Friendships can be tricky to navigate at any age, but they are especially so during adolescence. For many kids, friendships during middle school are difficult, but high school friendships can also have a fair number of challenges.
Like most things with teens, friendships are usually ever-changing, complicated, and full of learning experiences. They are typically neither all good nor all bad. Here's some advice for parents about adolescent friendships from the experts.
How to Talk to Your Teen About Friendship by Denise Witmer on Verywell
"Use teachable moments to talk about what makes a good friend. Your daughter may get into an argument with her best friend over a boy or your son may have a spat with his lifelong friend over a football game.
These are opportunities that parents can take advantage of to explain the finer points of dealing with friendships. Make sure that you do not take sides in the fight."
What Friendship Means to Your Teen by Wayne Parker on The Spruce
"Any parent who has had more than one teenager recognizes that their social development comes in different stages and cycles. One of our daughters was kind of a homebody growing up; the other we could scarcely keep home long enough to wash her clothes. Both styles were good, and met their different social needs. Moms and dads will often have a tendency to try to push children into a stage for which they many not be prepared.
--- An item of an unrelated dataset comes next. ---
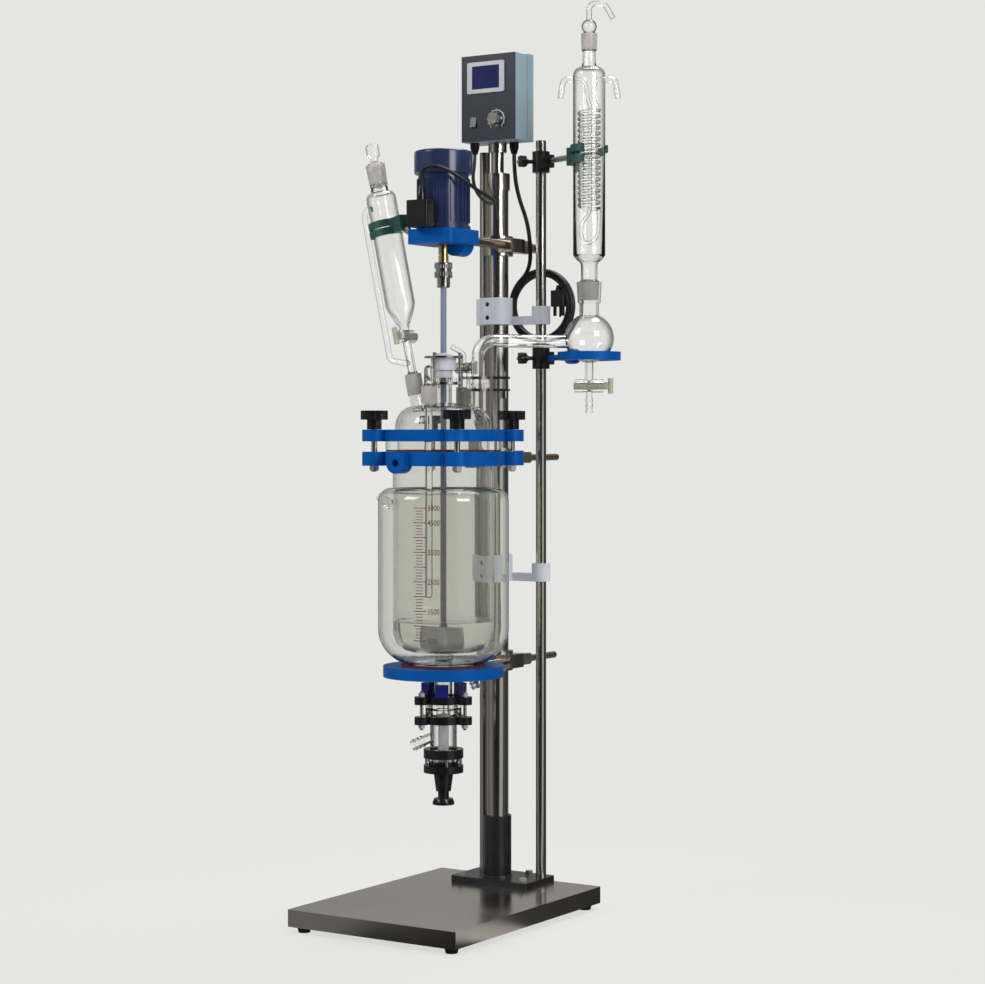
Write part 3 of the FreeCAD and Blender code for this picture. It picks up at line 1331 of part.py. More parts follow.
def control_box():
    x0 = column_x - box_width / 2
    x1 = column_x + box_width / 2
    y0 = column_y - box_depth / 2
    y1 = column_y + box_depth / 2
    z0 = box_bottom
    z1 = box_bottom + box_height
    step = box_cover_step
    rx = x0 + rocker_across
    rz = z0 + rocker_up
    shell = rounded_block(x0, x1, y0 + panel_thick, y1 - box_cover_depth, z0, z1, 2.0)
    shell = shell.cut(block(rx - rocker_width / 2 - 0.4, rx + rocker_width / 2 + 0.4, y0, y0 + rocker_pocket,
                            rz - rocker_height / 2 - 1, rz + rocker_height / 2 + 1))
    keep("control_box", shell)
    cover = rounded_block(x0 - step, x1 + step, y1 - box_cover_depth, y1, z0 - step + 1.5, z1 + step, 4.0)
    keep("control_box", cover)
    panel = block(x0, x1, y0, y0 + panel_thick, z0, z1)
    window = block(rx - rocker_width / 2 - 0.4, rx + rocker_width / 2 + 0.4, y0 - 1, y0 + panel_thick + 1,
                   rz - rocker_height / 2 - 0.4, rz + rocker_height / 2 + 0.4)
    panel = panel.cut(window)
    keep("control_panel", panel)
    bx = column_x - 4.0
    bz = z1 - bezel_below_top - bezel_height / 2
    bezel = rounded_frame(bx, bz, bezel_width, bezel_height, y0 - bezel_thick, y0)
    recess = block(bx - display_width / 2, bx + display_width / 2, y0 - 10, y0 - display_back,
                   bz - display_height / 2, bz + display_height / 2)
    keep("display_bezel", bezel.cut(recess))
    kx = x0 + speed_knob_across
    kz = z0 + speed_knob_up
    knob = bar(speed_knob_radius, vec(kx, y0 - speed_knob_depth, kz), vec(kx, y0 - 3, kz))
    skirt = Part.makeCone(speed_knob_radius, speed_knob_radius + 3, 3 - 0.3, vec(kx, y0 - 3, kz), vec(0, 1, 0))
    knob = fuse([knob, skirt])
    for i in range(14):
        a = 2 * math.pi * i / 14
        px = kx + (speed_knob_radius + 0.4) * math.cos(a)
        pz = kz + (speed_knob_radius + 0.4) * math.sin(a)
        knob = knob.cut(bar(1.1, vec(px, y0 - speed_knob_depth - 1, pz), vec(px, y0 - 4, pz)))
    keep("speed_knob", knob)
    points = [vec(0, -4.2, -rocker_height / 2 + 0.5), vec(0, -1.6, 0), vec(0, -0.8, rocker_height / 2 - 0.5),
              vec(0, panel_thick - 0.2, rocker_height / 2 - 0.5), vec(0, panel_thick - 0.2, -rocker_height / 2 + 0.5)]
    rocker = Part.Face(Part.makePolygon(points + [points[0]])).extrude(vec(rocker_width, 0, 0))
    rocker.translate(vec(rx - rocker_width / 2, y0, rz))
    pivot = bar(rocker_pivot, vec(rx - rocker_width, y0 + 0.8, rz), vec(rx + rocker_width, y0 + 0.8, rz))
    rocker = rocker.cut(pivot)
    keep("power_switch", rocker)
    places = [(power_gland_x, power_gland_y), (signal_gland_x, signal_gland_y)]
    for name, (gx, gy), dia in (("power_gland", places[0], power_cable), ("signal_gland", places[1], motor_cable)):
        gland = fuse([cyl(gland_radius, z0 - 9, z0, gx, gy), cone(5.0, gland_radius, z0 - gland_length, z0 - 9, gx, gy)])
        gland = gland.cut(cyl(dia / 2 + slip, z0 - gland_length - 1, z0 - gland_length + 6, gx, gy))
        keep("cable_glands", gland)


def rounded_frame(x, z, width, height, y0, y1):
    solid = block(x - width / 2, x + width / 2, y0, y1, z - height / 2, z + height / 2)
    edges = [e for e in solid.Edges if abs(e.Vertexes[0].Y - e.Vertexes[1].Y) > 0.5 * (y1 - y0)]
    return solid.makeFillet(3.0, edges)


power_gland_x = 12.0
power_gland_y = 188.0
signal_gland_x = -50.0
signal_gland_y = 158.0
power_cable = 7.0
coil_ring_radius = 60.0
coil_bundle = 8.0
cord_coil_x = 54.0
cord_coil_y = right_rod_y + rod_radius + coil_bundle + 1.0
cord_coil_z = 1036.0


def power_plug():
    """A mains plug that hangs from the coiled cord, with three flat pins."""
    a = math.radians(48)
    x = cord_coil_x + (coil_ring_radius - coil_bundle) * math.cos(a)
    z = cord_coil_z + (coil_ring_radius - coil_bundle) * math.sin(a)
    y = cord_coil_y
    top = z - 4
    body = rounded_block(x - 14, x + 14, y - 8, y + 8, top - 36, top - 8, 5.0)
    relief = cone(7, 4, top - 9, top + 1, x, y)
    pins = [block(x + dx - 3, x + dx + 3, y - 0.9, y + 0.9, top - 52, top - 35) for dx in (-8, 8)]
    pins.append(block(x - 0.9, x + 0.9, y + 2, y + 6, top - 54, top - 35))
    plug = fuse([body, relief] + pins)
    ring = Part.makeTorus(coil_ring_radius, coil_bundle, vec(cord_coil_x, cord_coil_y, cord_coil_z), vec(0, 1, 0))
    return plug.cut(ring)


def cables(terminal_exit):
    z0 = box_bottom - gland_length + 6
    a = math.radians(118)
    end = (cord_coil_x + (coil_ring_radius) * math.cos(a), cord_coil_y, cord_coil_z + coil_ring_radius * math.sin(a))
    power = [
        (power_gland_x, power_gland_y, z0),
        (power_gland_x, power_gland_y, 1268.0),
        (18.0, 193.0, 1226.0),
        (32.0, 199.0, 1184.0),
        (37.0, 201.0, 1144.0),
        (34.0, 206.0, 1112.0),
        end,
    ]
    cord = cord_tube(power, power_cable, "power_cord")
    ring = Part.makeTorus(coil_ring_radius, coil_bundle, vec(cord_coil_x, cord_coil_y, cord_coil_z), vec(0, 1, 0))
    keep("power_cord", cord.cut(ring))
    keep("power_cord_coil", ring)
    keep("power_plug", power_plug())
    t = terminal_exit
    signal = [
        (t.x, t.y, t.z),
        (t.x, t.y, t.z + 30),
        (22.0, -100.0, t.z + 44),
        (48.0, -90.0, t.z + 42),
        (72.0, -68.0, t.z + 24),
        (83.0, -36.0, t.z + 5),
        (80.0, 8.0, t.z - 3),
        (58.0, 58.0, t.z - 6),
        (16.0, 96.0, t.z - 2),
        (-24.0, 124.0, t.z + 20),
        (-46.0, 144.0, t.z + 48),
        (signal_gland_x, signal_gland_y, t.z + 76),
        (signal_gland_x, signal_gland_y, z0),
    ]
    keep("motor_cable", cord_tube(signal, motor_cable, "motor_cable"))


def main():
    base()
    column()
    brackets()
    column_clamps()
    clamp_rings()
    jacketed_vessel()
    lid()
    stirring_seal()
    terminal_exit = drive()
    stirrer()
    support_ring()
    drain_valve()
    thermowell()
    vent_valve()
    funnel_support(funnel())
    receiver()
    towards, side = receiver_support()
    clamp_knobs(towards)
    condenser()
    condenser_support()
    control_box()
    cables(terminal_exit)
    write_parts()


main()
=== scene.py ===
"""The looks of a jacketed glass reactor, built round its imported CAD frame."""
import math

import bpy
from mathutils import Matrix, Vector


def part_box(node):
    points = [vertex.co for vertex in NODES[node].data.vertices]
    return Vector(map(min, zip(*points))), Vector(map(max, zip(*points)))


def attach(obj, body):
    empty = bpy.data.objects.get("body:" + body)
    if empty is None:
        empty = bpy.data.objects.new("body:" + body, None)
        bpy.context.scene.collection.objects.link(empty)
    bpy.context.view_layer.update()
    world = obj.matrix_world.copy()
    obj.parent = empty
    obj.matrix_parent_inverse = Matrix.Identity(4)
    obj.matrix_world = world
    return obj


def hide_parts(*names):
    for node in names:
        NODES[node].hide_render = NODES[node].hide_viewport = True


bl_info = {
    "name": "Jacketed Glass Reactor",
    "version": (1, 0, 0),
    "blender": (4, 5, 0),
    "location": "3D View > Sidebar > Reactor",
    "description": "Dresses the reactor's CAD frame and sets its studio",
    "category": "Object",
}

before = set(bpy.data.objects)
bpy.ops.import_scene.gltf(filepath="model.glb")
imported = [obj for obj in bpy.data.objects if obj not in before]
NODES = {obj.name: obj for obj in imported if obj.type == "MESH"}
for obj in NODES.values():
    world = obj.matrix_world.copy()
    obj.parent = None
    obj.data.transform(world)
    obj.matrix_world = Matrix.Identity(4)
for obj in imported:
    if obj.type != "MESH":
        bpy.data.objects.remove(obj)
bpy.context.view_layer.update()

UP = Vector((0.0, 0.0, 1.0))

# Axis of the vessel, from the frame
SHAFT_LOW, SHAFT_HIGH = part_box("stirrer_shaft")
AXIS = (SHAFT_LOW + SHAFT_HIGH) / 2
# The display's frame and the depth of the control box's front panel, from the frame
BEZEL_LOW, BEZEL_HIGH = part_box("display_bezel")
PANEL_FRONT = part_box("control_panel")[0].y

# Where the dropping funnel leans from, and its lean in degrees
FUNNEL_FOOT = Vector((-0.031, -0.037, 0.845))
FUNNEL_TILT = 12.3
# The upright axis of the receiver and the condenser above it
CONDENSER_AXIS = Vector((0.1938, 0.1364, 0.0))
# Axes of the two glass bodies that finger clamps hold, and how far their palms reach
HELD_GLASS = (Vector((-0.0992, -0.037)), CONDENSER_AXIS.xy)
PALM_REACH = 0.052
# The support ring's stand-offs end at this height
STAND_OFF_TOP = 0.405
# The bracket screws lie between these two depths, above this height
BRACKET_SCREWS = (0.13, 0.16)
BRACKET_SCREWS_FOOT = 0.5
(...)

But unless your teen has a pathological fear of friendships, you should let them move at their own speed into closer friendships and relationships."
Peer Problems: When Someone is Mean to Your Teen on Your Teen for Parents
"Oftentimes, our teenagers will tell us about run-ins with peers because they just want to vent. If that’s the case, try to listen, express compassion, and let it pass.
You can say things like, 'That’s really mean and I understand why you’re upset ’ or, 'These things always hurt,'' says Adelstein. 'Compassion works better than specific ideas about how to fix the situation. Kids often prefer a good ear instead of a great suggestion.'”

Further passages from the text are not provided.